Janice (JG) | 117 comments Nemo wrote: "I'm curious (as usual), Janice and Kerstin, why and how you converted from Protestantism to Catholicism, if you don't mind sharing a little more details."

I think I talked about the "why" in msg #17, unless you are looking for something else?

As to the "how," when I decided I wanted to look into joining the Catholic Church, first I attended a few masses and felt very lost and intimidated, but also intrigued that there was such an ambience of sacredness.

I called someone at the church office, and was told that I would need to take RCIA classes (Rite of Christian Initiation for Adults) before deciding that I would join. At first I felt a little put off by the idea of being denied access to communion, and wondered what kind of indoctrination the Catholic Church was going to put me through. All my Protestant prejudices rose up, and I pictured cult-like initiations.

In fact, the idea of the RCIA classes is to acquaint hopeful converts with the concepts of church doctrine and practices, answer questions, and discuss religious and spiritual beliefs... all of this so that I could decide for myself whether or not this was truly a change I wanted to make.

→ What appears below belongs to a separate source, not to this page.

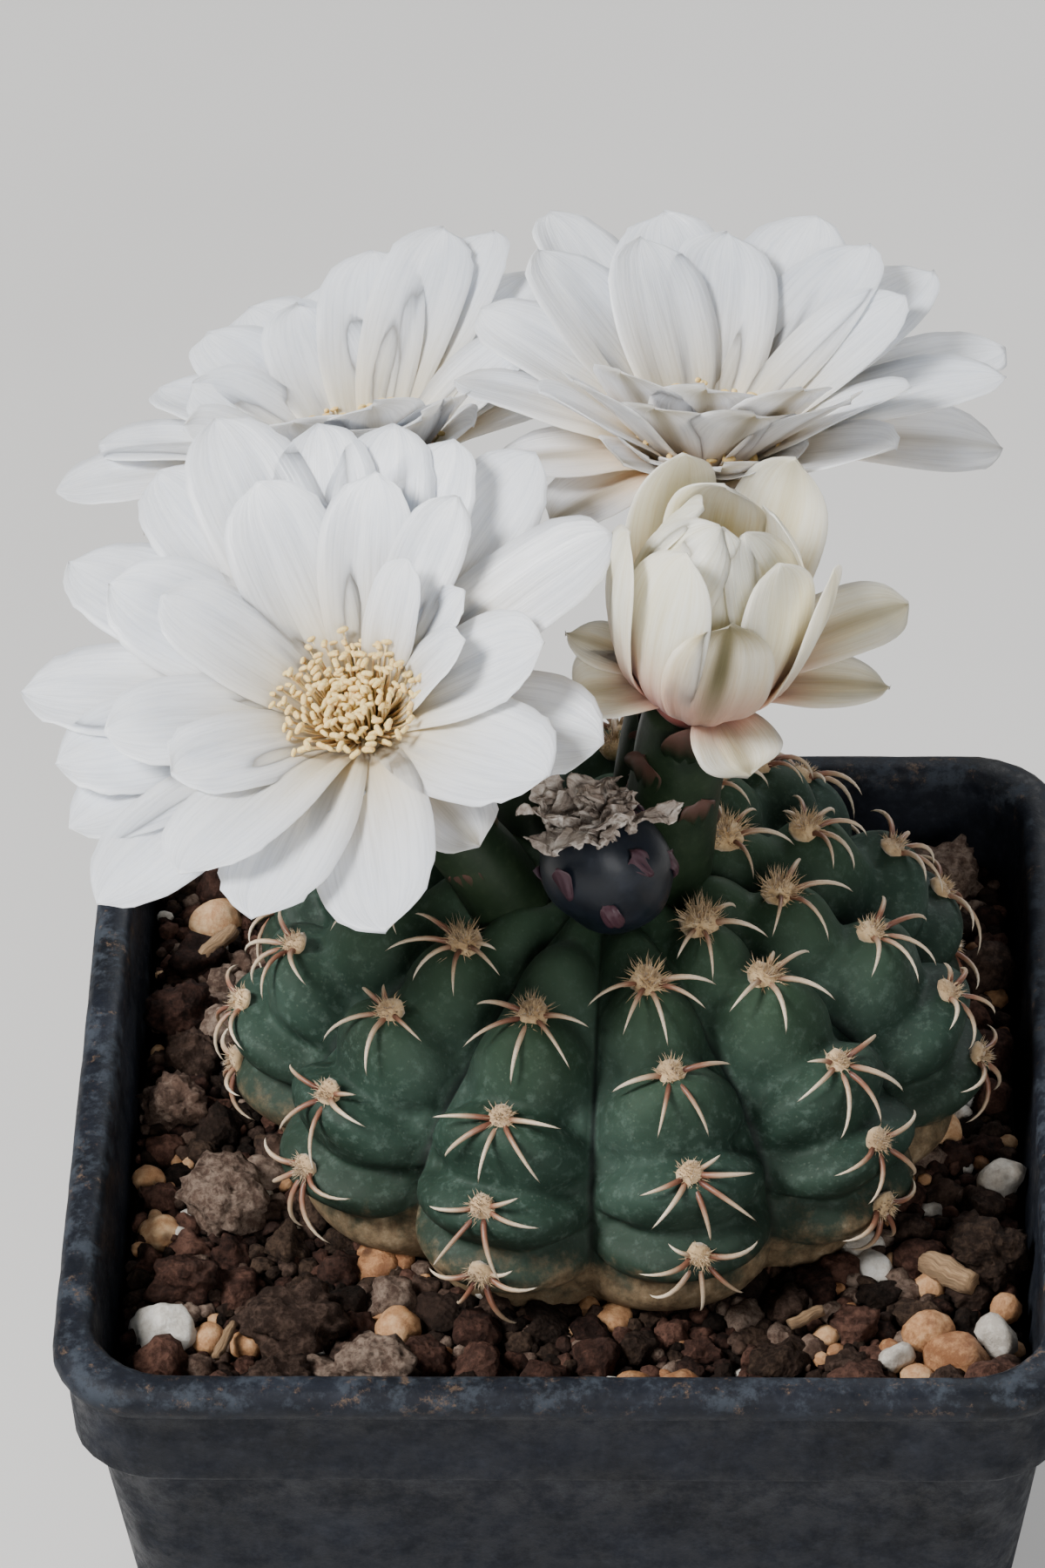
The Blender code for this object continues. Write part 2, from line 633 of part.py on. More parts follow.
def make_dried_flower(group):
    """The crumpled papery flower on the fruit: a folded trumpet with a torn rim."""
    rng = random.Random(11)
    axis, zero, quarter = bloom_frame(FRUIT_AXIS)
    foot = FRUIT_CENTRE + (FRUIT_HALF_LENGTH + CLEARANCE) * axis
    rings = []
    points = 16
    for height, radius, ripple in ((0, 2.2, 0.1), (0.3, 3.6, 0.6), (0.65, 4.6, 1.1), (1, 4.4, 1.3), (0.75, 2.2, 0.8)):
        ring = []
        for i in range(points):
            turn = math.tau * i / points
            fold = radius + ripple * (math.cos(5 * turn) * 0.6 + rng.uniform(-0.4, 0.4))
            rise = height * DRIED_HEIGHT + ripple * rng.uniform(-0.35, 0.35) * MM
            ring.append(foot + rise * axis + fold * MM * (math.cos(turn) * zero + math.sin(turn) * quarter))
        rings.append(ring)
    return add_object("dried_flower", *loft(rings), group, material("dried_petals", STRAW, 0.9))


def make_soil(group):
    """Grit filling the pot: a bumpy bed with stones grown into it and a plain hole for the stem's root."""
    rng = random.Random(7)
    low, rim = POT_FLOOR + CLEARANCE, SOIL_LEVEL
    corner = POT_CORNER
    floor_ring = rounded_square(pot_inner_half(low) - CLEARANCE, corner * 0.6, low)
    top_ring = rounded_square(pot_inner_half(rim) - CLEARANCE, corner * 0.85, rim)
    rings = [floor_ring, top_ring]
    for share in (0.86, 0.72, 0.56):
        rings.append([
            Vector((p.x * share, p.y * share, rim + SOIL_BUMP * (rng.random() - 0.35))) for p in top_ring
        ])
    base = add_object("soil_bed", *loft(rings), group)
    stones = collection("soil_stones")
    reach = pot_inner_half(rim) - 4.2 * MM
    made = 0
    while made < SOIL_STONES:
        x, y = rng.uniform(-reach, reach), rng.uniform(-reach, reach)
        from_stem = math.hypot(x - STEM_CENTRE.x, y - STEM_CENTRE.y)
        if from_stem < STEM_RADIUS - 3 * MM:
            continue
        radius = rng.uniform(*SOIL_STONE_RADII)
        place = Vector((x, y, rim + radius * rng.uniform(0.0, 0.35)))
        bpy.ops.mesh.primitive_ico_sphere_add(subdivisions=1, radius=radius, location=place)
        stone = bpy.context.object
        stone.scale = (rng.uniform(0.8, 1.15), rng.uniform(0.8, 1.15), rng.uniform(0.6, 0.9))
        stone.rotation_euler = (0, 0, rng.uniform(0, math.tau))
        for holder in stone.users_collection:
            holder.objects.unlink(stone)
        stones.objects.link(stone)
        made += 1
    bpy.context.view_layer.update()
    filled = join_all("soil_filled", base, stones, material("grit", EARTH, 0.95), group)
    hole = collection("soil_cutter")
    cutter = root_cutter(hole)
    cut = filled.modifiers.new("hole", "BOOLEAN")
    cut.operation = "DIFFERENCE"
    cut.object = cutter
    cut.solver = "MANIFOLD"
    finish = filled.data.materials[0]
    return baked("soil", filled, hole, finish, group)


def root_cutter(group):
    """The stem's plain turned outline, a little larger, from above the soil down to the root's tip."""
    rings = []
    for k in range(0, 9):
        angle = math.radians(78) + (math.pi - math.radians(78)) * k / 8
        radius, height = stem_profile(angle)
        radius += CHIN_DEPTH + 2 * CLEARANCE
        drop = 1.6 * MM if k == 8 else 0
        turns = [-math.tau * i / 24 for i in range(24)]
        centre = Vector((STEM_CENTRE.x, STEM_CENTRE.y, height - drop))
        rings.append([centre + radius * Vector((math.cos(t), math.sin(t), 0)) for t in turns])
    return add_object("root_cutter", *loft(rings), group)


def main():
    clear_scene()
    group = collection("chin_cactus")
    make_pot(group)
    make_soil(group)
    make_stem(group)
    tube_green = material("tube_green", DARK_GREEN, 0.5)
    petal_white = material("petal_white", WHITE, 0.5)
    stamen_yellow = material("stamen_yellow", YELLOW, 0.6)
    blooms = (
        ("front_bloom", FRONT_BLOOM),
        ("back_bloom", BACK_BLOOM),
        ("tall_bloom", TALL_BLOOM),
        ("opening_bud", OPENING_BUD),
    )
    for name, bloom in blooms:
        make_tube(name + "_tube", bloom, tube_green, group)
        make_petals(name + "_petals", bloom, petal_white, group)
        if bloom["stamens"]:
            make_stamens(name + "_stamens", bloom, stamen_yellow, group)
    make_fruit(group)
    make_dried_flower(group)


main()
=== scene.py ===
"""The looks of a flowering chin cactus in its square nursery pot."""

import math
import random

import bmesh
import bpy
from mathutils import Matrix, Vector, noise


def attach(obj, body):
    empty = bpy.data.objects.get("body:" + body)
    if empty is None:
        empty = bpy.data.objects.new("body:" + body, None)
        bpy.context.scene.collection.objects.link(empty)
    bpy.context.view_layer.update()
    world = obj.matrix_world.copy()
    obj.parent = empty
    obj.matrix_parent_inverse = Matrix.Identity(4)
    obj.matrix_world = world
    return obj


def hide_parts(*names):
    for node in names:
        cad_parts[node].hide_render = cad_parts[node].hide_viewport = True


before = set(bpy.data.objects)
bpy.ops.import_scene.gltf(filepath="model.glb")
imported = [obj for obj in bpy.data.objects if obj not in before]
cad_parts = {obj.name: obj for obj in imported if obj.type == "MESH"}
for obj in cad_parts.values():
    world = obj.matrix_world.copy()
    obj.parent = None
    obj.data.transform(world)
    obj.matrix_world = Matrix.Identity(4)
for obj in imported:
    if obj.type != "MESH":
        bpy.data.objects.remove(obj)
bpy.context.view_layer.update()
MM = 0.001
BODY = "root"
# Degrees between neighbours in a spiral
GOLDEN_ANGLE = 137.5


# Meshes


class Shape:
    """Points and faces of one piece, with a place on the surface and two shares for every point."""

    def __init__(self):
        self.points = []
        self.faces = []
        self.places = []
        self.tones = []
        self.marks = []

    def add(self, points, faces, places=None, tone=0.0, marks=None):
        start = len(self.points)
        self.points.extend(points)
        self.faces.extend(tuple(start + i for i in face) for face in faces)
        self.places.extend(places or [(0.0, 0.0)] * len(points))
        self.tones.extend([tone] * len(points))
        self.marks.extend(marks or [0.0] * len(points))

    def piece(self, name, finish, slot, nodes, smooth_angle=None):
        """Makes the object, which rides on the plant and stands for the CAD nodes named."""
        mesh = bpy.data.meshes.new(name)
        mesh.from_pydata([tuple(p) for p in self.points], [], self.faces)
        mesh.update()
        layer = mesh.uv_layers.new(name="place")
        for loop in mesh.loops:
            layer.data[loop.index].uv = self.places[loop.vertex_index]
        for share, values in (("tone", self.tones), ("mark", self.marks)):
            mesh.attributes.new(share, "FLOAT", "POINT").data.foreach_set("value", values)
        mesh.shade_smooth()
        if smooth_angle is not None:
            mesh.set_sharp_from_angle(angle=math.radians(smooth_angle))
        mesh.materials.append(finish)
        obj = bpy.data.objects.new(name, mesh)
        bpy.context.scene.collection.objects.link(obj)
        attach(obj, BODY)
        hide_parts(*nodes)


def mm(*place):
    """A place given in millimetres."""
    return Vector(place) * MM


def turned(angle, start, side):
    """The direction at an angle from start towards side."""
    return math.cos(angle) * start + math.sin(angle) * side


def random_vector(rng, reach):
    return Vector([rng.uniform(-reach, reach) for _ in range(3)])


def square_to(direction, hint=Vector((0, 0, 1))):
    """A unit vector square to direction."""
    side = direction.cross(hint)
    if side.length < 1e-6:
        side = direction.cross(Vector((1, 0, 0)))
    return side.normalized()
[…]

These classes gave me an opportunity to vent my doubts and confusions about the Catholic way of things. I think I must have lucked upon a very progressive parish and church, because many of the main issues that traditionally plague the church (abortion, LGBT, divorce, etc.) were handled in a very liberal, loving, and supportive way (tho' the issue of women in the church has never been satisfactorily addressed to my mind). By the end of the classes, I was ready to commit.

This was almost 30 years ago. For my course of study after joining the Church (the continuous conversion), I followed my nose to seek out people like Thomas Merton and Meister Eckhart, and for the last few years, Richard Rohr. I also incorporated all my Zen, Taoist and Sufi learning into my growing understanding of spiritual life. I figured that since the definition of catholic is "universal," then I was on the right path.


message 24: by Nemo (new)

Nemo (nemoslibrary) | 2456 comments Janice(JG) wrote: "Nemo wrote: "I'm curious (as usual), Janice and Kerstin, why and how you converted from Protestantism to Catholicism, if you don't mind sharing a little more details."

I think I talked about the "..."


Thank you for sharing, Janice. Now I know why you converted to Catholicism, but why you left Protestantism is still not quite clear.


message 25: by Janice (JG) (new)

Janice (JG) | 117 comments Nemo wrote: "Thank you for sharing, Janice. Now I know why you converted to Catholicism, but why you left Protestantism is still not quite clear."...

I left Protestantism because it never felt as if it offered me anything, and because I was raised in a Protestant family with Protestant roots, I witnessed all the confusion, prejudice, fears and indifference that seemed to accompany a Protestant belief system. I was certain there had to be a more encompassing, more inclusive, and more positive way of living a spiritual life. Thus, I left.

Let me be clear, here, however. At this stage of my life, I can see how all organized, institutional, and/or doctrinal religions and belief systems fall short of fulfilling the yearnings and promise of spiritual life. Protestantism is not alone in its failings, and I'm sure it can be equally as satisfying to people in its supportiveness.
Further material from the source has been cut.